Stella Rosa is worth it if you like sweet, fizzy, low-alcohol wine — judge it as a dessert and party bottle and it's an easy yes at its everyday price. Want a touch more polish for a couple dollars more? Go Moscato d'Asti. Just don't ask it to be dinner wine; it never signed up for that.

Frequently asked questions

Is Stella Rosa actually good wine?
Yes, for what it is: a well-made, sweet, semi-sparkling, low-alcohol wine that's easy to like. It's not complex or dry, so if you're judging it against a serious dinner wine it'll fall short — but as a sweet party-and-dessert drink, it's genuinely good at its job.
How sweet is Stella Rosa?
Quite sweet — semi-sweet to sweet depending on the bottling, with low alcohol (usually around 5-7% ABV) that lets the fruit and sugar lead. Think grown-up grape soda with a light fizz, not a bone-dry wine.
Is Stella Rosa real wine?
Yes, it's real wine made from grapes — it's just a sweet, semi-sparkling, lower-alcohol style.

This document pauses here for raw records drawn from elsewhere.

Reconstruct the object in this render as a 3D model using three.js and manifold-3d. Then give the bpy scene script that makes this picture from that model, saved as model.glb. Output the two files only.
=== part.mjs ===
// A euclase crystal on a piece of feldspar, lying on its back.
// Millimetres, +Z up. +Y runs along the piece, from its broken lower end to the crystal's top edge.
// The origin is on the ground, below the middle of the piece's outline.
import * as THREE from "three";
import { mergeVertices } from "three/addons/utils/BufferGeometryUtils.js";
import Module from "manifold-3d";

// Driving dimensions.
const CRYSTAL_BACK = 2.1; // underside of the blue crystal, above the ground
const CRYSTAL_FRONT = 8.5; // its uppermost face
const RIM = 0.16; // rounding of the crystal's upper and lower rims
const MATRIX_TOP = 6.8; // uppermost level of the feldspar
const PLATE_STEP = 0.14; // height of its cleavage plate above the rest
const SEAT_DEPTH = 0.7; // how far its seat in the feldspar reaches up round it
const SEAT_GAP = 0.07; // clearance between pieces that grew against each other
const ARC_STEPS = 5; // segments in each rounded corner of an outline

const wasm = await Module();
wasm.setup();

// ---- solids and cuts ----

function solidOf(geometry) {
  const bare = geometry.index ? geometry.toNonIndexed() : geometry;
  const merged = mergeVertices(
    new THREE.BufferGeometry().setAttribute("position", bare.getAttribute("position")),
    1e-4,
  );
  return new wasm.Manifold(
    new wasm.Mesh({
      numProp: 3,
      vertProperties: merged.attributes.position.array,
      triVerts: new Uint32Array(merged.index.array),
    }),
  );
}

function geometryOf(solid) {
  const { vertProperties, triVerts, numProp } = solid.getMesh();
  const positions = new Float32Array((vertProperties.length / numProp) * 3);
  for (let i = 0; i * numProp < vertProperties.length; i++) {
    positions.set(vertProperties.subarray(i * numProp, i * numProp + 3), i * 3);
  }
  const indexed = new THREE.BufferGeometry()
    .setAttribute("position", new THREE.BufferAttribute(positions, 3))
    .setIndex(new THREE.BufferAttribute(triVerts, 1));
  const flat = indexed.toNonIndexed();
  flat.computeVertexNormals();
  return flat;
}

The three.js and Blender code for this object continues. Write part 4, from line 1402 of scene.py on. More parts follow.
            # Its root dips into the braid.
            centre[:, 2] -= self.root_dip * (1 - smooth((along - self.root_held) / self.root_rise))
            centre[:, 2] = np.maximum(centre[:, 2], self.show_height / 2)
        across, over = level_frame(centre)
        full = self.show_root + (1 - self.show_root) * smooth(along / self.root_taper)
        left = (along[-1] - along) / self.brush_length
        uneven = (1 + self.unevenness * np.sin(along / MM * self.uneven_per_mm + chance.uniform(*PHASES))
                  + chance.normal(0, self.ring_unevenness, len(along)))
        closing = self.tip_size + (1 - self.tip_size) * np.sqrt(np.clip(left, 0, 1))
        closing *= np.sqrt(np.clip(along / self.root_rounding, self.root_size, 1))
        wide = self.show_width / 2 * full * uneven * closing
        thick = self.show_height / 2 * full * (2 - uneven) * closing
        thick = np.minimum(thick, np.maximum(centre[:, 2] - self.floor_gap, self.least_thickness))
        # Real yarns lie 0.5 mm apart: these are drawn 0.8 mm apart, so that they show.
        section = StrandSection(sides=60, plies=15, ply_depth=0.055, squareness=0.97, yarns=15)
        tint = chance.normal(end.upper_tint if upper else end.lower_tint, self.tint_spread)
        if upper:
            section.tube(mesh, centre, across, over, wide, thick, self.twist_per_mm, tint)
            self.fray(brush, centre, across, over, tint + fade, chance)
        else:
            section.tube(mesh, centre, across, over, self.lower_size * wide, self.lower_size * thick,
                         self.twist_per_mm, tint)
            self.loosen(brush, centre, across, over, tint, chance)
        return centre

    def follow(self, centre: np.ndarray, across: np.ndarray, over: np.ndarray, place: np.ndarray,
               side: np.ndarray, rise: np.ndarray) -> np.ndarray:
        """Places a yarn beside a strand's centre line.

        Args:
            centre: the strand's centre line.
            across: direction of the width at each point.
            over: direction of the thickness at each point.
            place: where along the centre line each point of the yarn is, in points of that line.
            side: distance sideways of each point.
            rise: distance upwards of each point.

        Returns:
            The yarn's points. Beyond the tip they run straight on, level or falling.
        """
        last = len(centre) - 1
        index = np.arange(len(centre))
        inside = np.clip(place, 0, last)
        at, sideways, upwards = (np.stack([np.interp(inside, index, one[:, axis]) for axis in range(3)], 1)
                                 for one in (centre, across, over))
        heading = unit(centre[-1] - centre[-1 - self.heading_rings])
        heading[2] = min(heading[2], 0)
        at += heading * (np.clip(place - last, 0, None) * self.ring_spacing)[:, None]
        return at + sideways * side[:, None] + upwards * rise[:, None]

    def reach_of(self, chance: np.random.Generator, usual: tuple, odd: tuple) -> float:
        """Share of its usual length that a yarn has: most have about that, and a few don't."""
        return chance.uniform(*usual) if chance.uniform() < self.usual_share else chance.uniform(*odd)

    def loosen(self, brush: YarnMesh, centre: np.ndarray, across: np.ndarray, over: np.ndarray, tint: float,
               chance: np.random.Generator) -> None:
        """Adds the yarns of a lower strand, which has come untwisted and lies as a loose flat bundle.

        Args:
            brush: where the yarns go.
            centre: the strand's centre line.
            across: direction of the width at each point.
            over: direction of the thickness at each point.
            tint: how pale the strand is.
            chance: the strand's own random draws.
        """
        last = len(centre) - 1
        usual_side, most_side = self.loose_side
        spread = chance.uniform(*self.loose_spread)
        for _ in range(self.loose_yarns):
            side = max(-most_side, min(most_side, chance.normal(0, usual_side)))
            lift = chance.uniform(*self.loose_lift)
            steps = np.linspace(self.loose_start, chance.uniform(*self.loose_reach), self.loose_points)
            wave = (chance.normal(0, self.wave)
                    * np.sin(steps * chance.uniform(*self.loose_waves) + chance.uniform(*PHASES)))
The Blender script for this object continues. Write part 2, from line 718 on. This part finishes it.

The low ABV throws people, but that's a deliberate choice in the style, not a sign it isn't wine.
What would Paco buy instead of Stella Rosa?
If you love the sweet-fizzy lane, I'd trade up a few dollars to a Moscato d'Asti (~$13-$18) for a bit more elegance, or try a Brachetto d'Acqui (~$15-$20) if you want the same sweet red feel. Want it to play at dinner too? An off-dry Lambrusco (~$12-$18) is the move.